Barışçıl Katalan hareketi, Bask bölgesindeki özerklik hareketine kıyasla çok daha güçlü. Bundan 10 yıl önce ETA yanlısı yürüyüşlere on binlerce kişi katılırdı. Ancak ETA’nın şiddet eğilimi ılımlı İspanyollar arasında bu desteği köreltti. Özellikle, 2007’de örgütün ateşkesi bozma kararı birçok insanı öfkelendirdi.

Temmuz ayında bölgeye yaptığım ziyarette bir zamanlar ETA ile bağlantısı olan insanlarla konuştum.
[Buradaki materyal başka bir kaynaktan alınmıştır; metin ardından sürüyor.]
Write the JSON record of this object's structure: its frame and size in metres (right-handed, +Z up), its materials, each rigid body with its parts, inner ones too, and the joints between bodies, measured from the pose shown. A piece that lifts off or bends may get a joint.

Bana örgütün politik açıdan sona geldiğini, ancak az sayıda tutucunun gelecek yıllarda da saldırılara devam edebileceğini belirtti.

ETA’nın mevcut lider kadrosunun beceriksizliğiyle Bask gençliği üzerindeki kahraman imajını kaybettiği, örgütün liderleri tarafından da artık görülmeye başlandı. Kısa bir süre önce verdiği röportajda, sert lider Rufi Etxeberria ETA’nın barışçıl eğilim göstermesi gerektiğini, aksi takdirde Bask politikasındaki tüm nüfuzunu yitireceğini açıkça söyledi.

MADRİD'İN KABUSU

Kimse Bask milliyetçilerinin amacını zedeleme konusunda ETA kadar iyi bir iş çıkaramadı. Belki de Katalanların barışçı protestolarından etkilenen Bask milliyetçileri yeniden toparlanabilirler. En zengin iki bölgesinin bağımsızlıklarını elde etmek adına demokratik şekilde örgütlenmeleri, Madrid için tam bir kâbus.

İspanyol muhafazakârlar Katalan ve Bask bölgelerinin ulusal statülerindeki sembolik değişiklikleri tekrar gözden geçirerek doğru bir adım atabilir. Eğer sembolik reformlar geri çevrilirse, bir sonraki safha gerçek değişimler olabilir.